Installations XXL et ipomées bleues
Le voyage s’achève dans le jardin de Galliera, avec un trio de silhouettes XXL, qui reprennent la forme des fameuses capes créées par Rick Owens. Ces installations rendent hommage à la statue de Sainte Geneviève par Paul Landowski, posée en surplomb sur le pont de la Tournelle, au cœur de la capitale. Perfectionniste, soucieux des détails, le créateur californien a également travaillé avec les jardiniers de la Ville de Paris pour imaginer un décor de feuillages sombres et d’ipomées bleues – sa fleur préférée -. À cela s’ajoute une installation de 30 Prongs, sculptures de béton reprenant la forme du mobilier brutaliste qu’il conçoit avec Michèle Lamy.
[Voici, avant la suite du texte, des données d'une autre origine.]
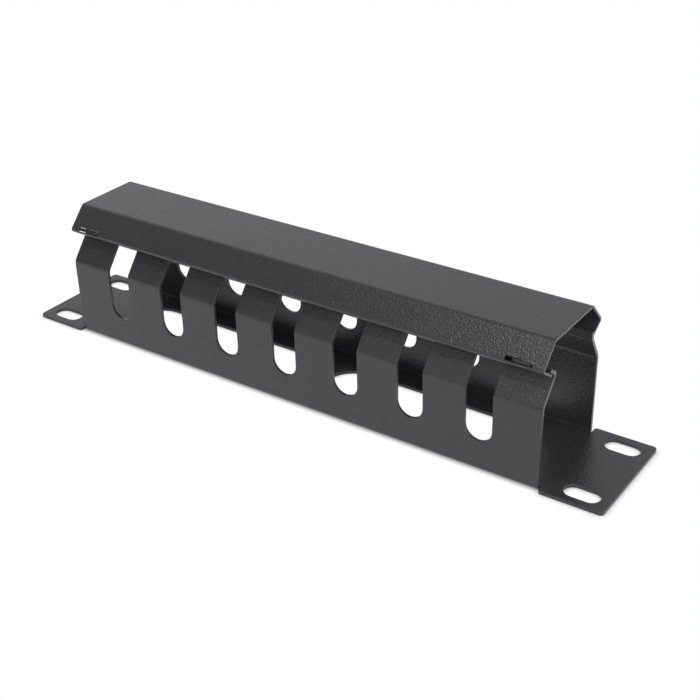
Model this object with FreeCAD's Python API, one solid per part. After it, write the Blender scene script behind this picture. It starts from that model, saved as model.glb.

Enfin, le restaurant du musée s’est mis, lui aussi, aux couleurs de l’exposition. Les costumes des serveurs sont signés Rick Owens. Quant à la carte, elle a été revisitée par Michèle Lamy, en souvenir des deux établissements qu’elle a ouverts à Los Angeles. Boucle bouclée du parcours singulier d’un duo inspiré.
Rick Owens – Temple of Love : jusqu’au 4 janvier 2026 au Palais Galliera, musée de la mode de Paris –> 10 avenue Pierre Ier de Serbie, Paris 16e – Du mardi au dimanche, de 10h à 18h – Nocturne le vendredi jusqu’à 21h.